= Julius Maximilian Maurer =

Julius Maximilian Maurer (14 July 1857 – 21 January 1938) was a German-Swiss meteorologist who headed the central meteorological institute in Zurich. He specialized in the study of solar radiation and contributed to long term climatological study in Switzerland.

== Biography ==
Maurer was born in Freiburg, Breisgau but grew up in Zurich, Switzerland where the family moved in 1858. His father Joseph ran the Kleine Sonne ["little sun"] inn. He met an assistant of the Swiss observatory at the inn and became interested in astronomy at an early age. Educated at the Technische Hochschule at Zurich, he then went to study astronomy at the University where he was influenced by Rudolf Wolf.

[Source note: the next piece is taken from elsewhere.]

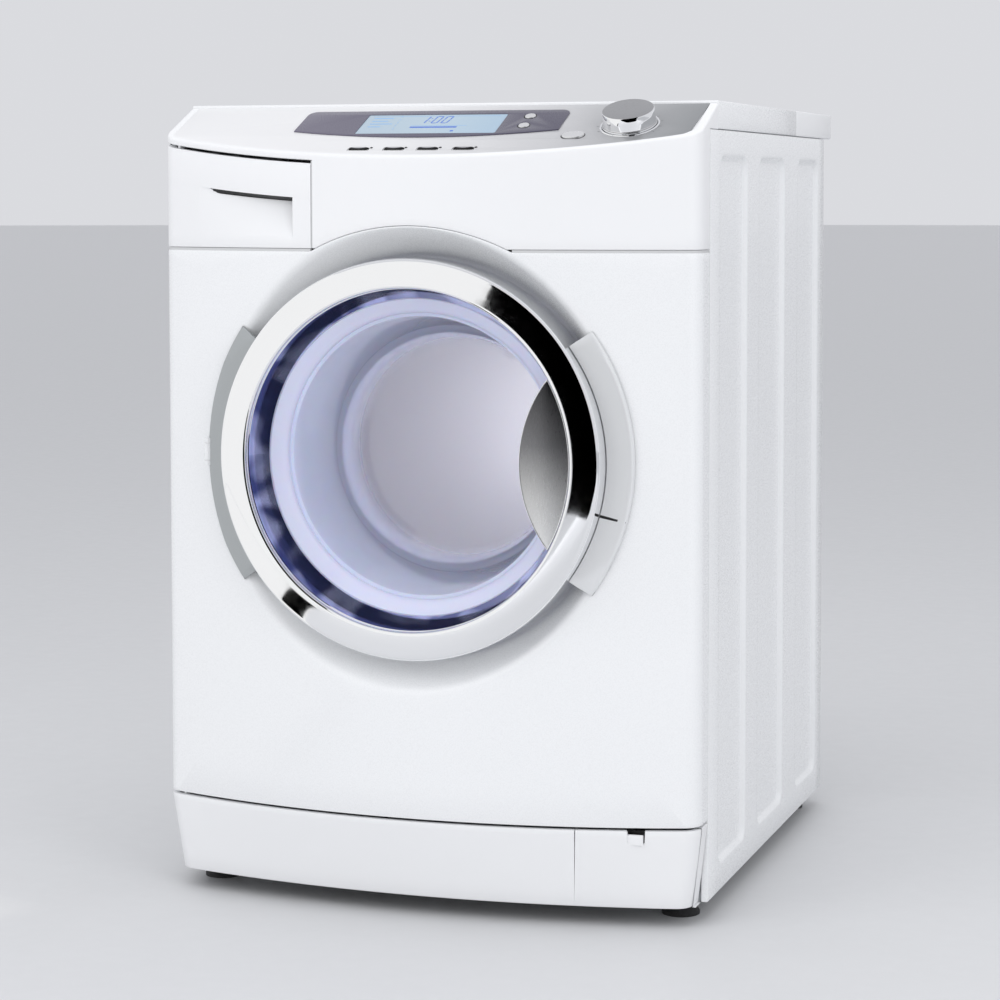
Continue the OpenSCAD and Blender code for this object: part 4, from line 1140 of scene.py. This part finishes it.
def make_flap():
    """Filter flap with a notch, its pull tab and the dark well behind it."""
    shape = Shape()
    x0, n0, n1 = FLAP_X + 1.2, 224.0, 245.0
    columns = kick_columns((x0, n0, n1), lambda q: q[0] >= x0 - 0.001 and q[1] <= -277.5)
    first, last = columns[0], columns[-1]
    columns = ([[(x, y + d, z) for x, y, z in first] for d in (7.0, 1.0)] + columns
               + [[(x - d, y, z) for x, y, z in last] for d in (1.0, 7.0)])
    rows = [shape.row(column) for column in columns]
    floor = 8
    for a, b in zip(rows, rows[1:]):
        xa, xb = shape.points[a[floor]][0], shape.points[b[floor]][0]
        open_here = n0 - 0.01 <= xa and xb <= n1 + 0.01
        for i in range(len(a) - 1):
            if not (open_here and i >= floor):
                shape.faces.append((a[i], a[i + 1], b[i + 1], b[i]))
    # Walls of the notch.
    inside = [c for c in columns if n0 - 0.01 <= c[floor][0] <= n1 + 0.01]
    for column in (inside[0], inside[-1]):
        edge = column[floor:floor + 4]
        shape.grid([edge, [(x, y + 3.0, z) for x, y, z in edge]])
    edge = [column[floor] for column in inside]
    shape.grid([edge, [(x, y + 3.0, z) for x, y, z in edge]])
    piece("flap_cover", shape, PLASTIC, "flap", ["filter_flap"],
          facing=(0, -1, 0))
    tab = Shape()
    section = [(-309.2, 88.0), (-306.2, 88.0), (-305.8, 98.6), (-307.4, 99.2), (-309.6, 98.4)]
    rows = [[(x, y, z) for y, z in section] for x in (226.0, 243.0)]
    tab.cap(tab.grid(rows, closed=True))
    piece("flap_tab", tab, PLASTIC, "flap", bevel=0.6)
    well = Shape()
    rows = [[(x, y, z) for y, z in ((-302.0, 87.0), (-300.5, 87.0), (-300.5, 102.4),
                                    (-302.0, 102.4))] for x in (222.0, 247.0)]
    well.cap(well.grid(rows, closed=True))
    piece("flap_well", well, BLACK, "flap", bevel=0.4)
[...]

He then became an assistant at the observatory in Zurich from 1879. He studied the reduction of starlight due to the atmosphere and received a doctorate in 1882, having joined the Swiss Central Meteorological Institute in 1881, becoming its director from 1905 (following the death of Robert Billwiller) until his retirement in 1934.

Maurer worked on the climatology of Switzerland in collaboration with Robert Billwiller, Jr., and Clemens Hess, resulting in an influential two volume work, Das Klima der Schweiz (1909–10), that looked at glaciation, and lake freezing. He also examined radiation examining solar insolation and nightly heat loss.